§ SUPPLIED DATA
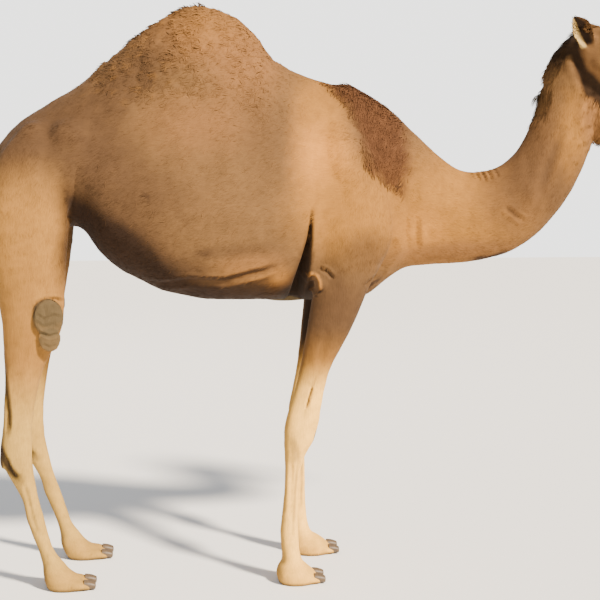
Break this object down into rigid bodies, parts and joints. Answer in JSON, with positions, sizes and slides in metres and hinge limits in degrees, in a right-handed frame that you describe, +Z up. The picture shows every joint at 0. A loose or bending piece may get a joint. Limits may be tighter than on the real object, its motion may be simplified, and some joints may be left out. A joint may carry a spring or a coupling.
{
  "type": "dromedary camel",
  "caption": "Life-size one-humped camel standing still on its own feet, a long curved neck, its head turned a little to its right.",
  "frame": {"origin": "on the floor, under the centre of the bounding box", "axes": "+X towards the head, +Y the animal's left, +Z up"},
  "size_m": [2.6733, 0.652, 2.086],
  "materials": {
    "coat": "short woolly camel hair, tan",
    "pale_coat": "short flat camel hair, cream to sand",
    "dark_coat": "coarse brown hair",
    "callus": "bare grey-brown callused skin",
    "horn": "dull dark horn",
    "eye": "wet, very dark brown"
  },
  "bodies": {
    "root": {"ear_left": "coat", "eye_left": "eye", "ear_right": "coat", "eye_right": "eye", "head": "coat", "lower_jaw": "coat", "neck_upper": "coat", "neck_middle": "coat", "neck_base": "coat", "trunk": "coat", "hump": "coat", "rump": "coat", "tail": "coat", "tail_tuft": "dark_coat", "breast_pad": "callus", "shoulder_left": "coat", "forearm_left": "pale_coat", "fore_cannon_left": "pale_coat", "fore_foot_left": "pale_coat", "fore_nail_inner_left": "horn", "fore_nail_outer_left": "horn", "elbow_pad_left": "callus", "knee_pad_left": "callus", "shoulder_right": "coat", "forearm_right": "pale_coat", "fore_cannon_right": "pale_coat", "fore_foot_right": "pale_coat", "fore_nail_inner_right": "horn", "fore_nail_outer_right": "horn", "elbow_pad_right": "callus", "knee_pad_right": "callus", "thigh_left": "coat", "gaskin_left": "pale_coat", "hind_cannon_left": "pale_coat", "hind_foot_left": "pale_coat", "hind_nail_inner_left": "horn", "hind_nail_outer_left": "horn", "stifle_pad_left": "callus", "hock_pad_left": "callus", "thigh_right": "coat", "gaskin_right": "pale_coat", "hind_cannon_right": "pale_coat", "hind_foot_right": "pale_coat", "hind_nail_inner_right": "horn", "hind_nail_outer_right": "horn", "stifle_pad_right": "callus", "hock_pad_right": "callus"}
  },
  "joints": []
}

§ TASK DETAILS
Which lines contain "frame"? Show each of them.

§ WRITTEN SOLUTION
Break this object down into rigid bodies, parts and joints. Answer in JSON, with positions, sizes and slides in metres and hinge limits in degrees, in a right-handed frame that you describe, +Z up. The picture shows every joint at 0. A loose or bending piece may get a joint. Limits may be tighter than on the real object, its motion may be simplified, and some joints may be left out. A joint may carry a spring or a coupling.
  "frame": {"origin": "on the floor, under the centre of the bounding box", "axes": "+X towards the head, +Y the animal's left, +Z up"},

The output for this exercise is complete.